One of the joys of pursuing answers to this puzzle has led me to discover the writings of Francis Rodwell Banks (check him out on Wikipedia) and the remarkable 6 cylinder Stromboli engine he helped develop to power British airships like R100 and 101, and indeed to replace the entirely unsuitable Beardmore marine engines adopted in the absence of something purpose built. The Stromboli had 6 cylinders of 12" bore and 16" stroke and 8 poppet valves disposed around each head, hence 48 valves in total. It had a rating of 1500HP... Maybe some VSCC enthusiast would like to find one and install it in a suitable chassis... Would make the S76 look rather feeble by comparison...

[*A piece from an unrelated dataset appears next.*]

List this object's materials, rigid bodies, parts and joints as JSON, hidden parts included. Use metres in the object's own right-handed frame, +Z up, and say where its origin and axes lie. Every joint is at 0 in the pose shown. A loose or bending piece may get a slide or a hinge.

Posted 05 February 2013 - 21:26
Duncan Pittaway says he was told that the chassis he has was S76 Fiat, crashed in a "race" between "Armadale" and the "coast". This is clearly refuted: it was not a Fiat, it was not a race, it was not a race from Armidale to the coast. It is my view that Bob Anthony drove his Austro Daimler not from Armidale but for only 19kms before the accident from his griefstricken passenger's parents' home shortly after the death of his passenger's father
What appears to remain of the mystery are the markings on parts Duncan Pittaway has, the photographs Duncan Pittaway says he has, the precise ownership history of the car crashed at Bellbrook, and which car John Ryder referred to in one of his posts earlier in this thread
Posted 07 April 2013 - 00:31
a small deviation....
"Win on Sunday, sell on Monday" is not that new at all (from 1923)
Edited by 275 GTB-4, 07 April 2013 - 10:42.
Posted 07 April 2013 - 10:39
and could this be the S76 coming into the country? (Barrier Miner Broken Hill Saturday 30 January 1926)
Edited by 275 GTB-4, 07 April 2013 - 10:40.
Posted 07 April 2013 - 11:31
See also the Ernest Eldridge thread:
Ernest Eldridge; a breif history - can anyone add to it?
and here's Doug Nye's vivid description of the time he drove 'Mephistopheles':
Posted 07 April 2013 - 11:48
Eldridge took a 1908 chassis (the S 76 was of 1910/1911 vintage) and fitted an aero engine into it after stiffening the chassis with a section of Leyland frame.